Bob Woodward's insider account of the inner workings of the Bush administration is fascinating. Only a privileged few would have his kind of access. His accounts are riveting. Highly recommended.
i found his (BW) own thoughts and feelings came out a bit too much; after reading Watergate, and then this, you will know Woodward, which is Essential to understanding his writings and his own influenced feelings in his work. Hmmm, makes one think twice about his... jounalism.
Its a bit of a rah rah Bush book, but this is an enlightening read. I personally hate Bush's speeches, but Woodward's actual quotes of Bush and colleagues makes them much more real and helps you appreciate who they really are and what they did. Great narrator too. Highly recommended.
This is the most exciting non-fiction I have ever read. It has all the makings of a Tom Clancy novel. I had to keep reminding myself that this was real.
If Woodward is to be believed Bush's leadership qualities are outstanding. He studies a problem then decides what to do, then never looks back.
George Bush couldn't have written a more glossy and favorable profile of himself. This was surprising to me coming from someone synonymous with the Watergate discovery and investigation. Nevertheless, it was interesting to see the image the White House wished to project and how Mr. Woodward feigned objectivity while dutifully acting out the part of court historian.

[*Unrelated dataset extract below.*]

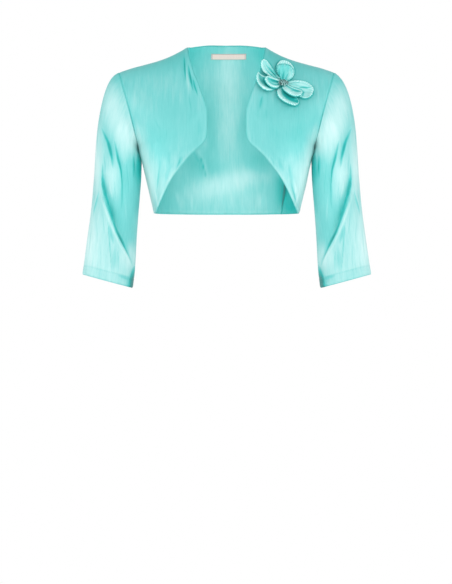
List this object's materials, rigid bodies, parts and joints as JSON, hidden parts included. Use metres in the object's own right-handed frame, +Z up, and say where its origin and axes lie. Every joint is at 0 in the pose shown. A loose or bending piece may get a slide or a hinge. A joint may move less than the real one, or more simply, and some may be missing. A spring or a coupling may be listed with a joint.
{
  "type": "bolero jacket",
  "caption": "Cropped open-fronted jacket with elbow-length sleeves, rounded front edges and a fabric flower on one front.",
  "frame": {"origin": "on the wearer's midline, level with the neck ends of the two shoulder seams and in the plane of the seams", "axes": "+X towards the wearer's left, where the flower is; +Y towards the wearer's back, -Y the front; +Z up"},
  "size_m": [0.5306, 0.1953, 0.4537],
  "materials": {
    "satin": "crinkled satin, soft sheen",
    "petal_satin": "pressed satin petals",
    "label": "plain woven label, bare",
    "beads": "faceted dark silver beads"
  },
  "bodies": {
    "root": {"back": "satin", "front_left": "satin", "front_right": "satin", "sleeve_left": "satin", "sleeve_right": "satin", "neck_label": "label", "petal_outer_top": "petal_satin", "petal_outer_leaf": "petal_satin", "petal_outer_low": "petal_satin", "petal_outer_bottom": "petal_satin", "petal_outer_side": "petal_satin", "petal_inner_top": "petal_satin", "petal_inner_low": "petal_satin", "petal_inner_side": "petal_satin", "bead_cluster": "beads"}
  },
  "joints": []
}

I am sure if Bush wrote this book himself he could not make it more flattering. That does not really say much since Bush could not write or read any book. But you have to appreciate writer's presumptions about reader when he wrote that US military was reorganized in a month from obsolete force to the most powerful military on the planet, specifically equipped for the modern battles. If you want to read good propaganda there are yet better, more saddle examples.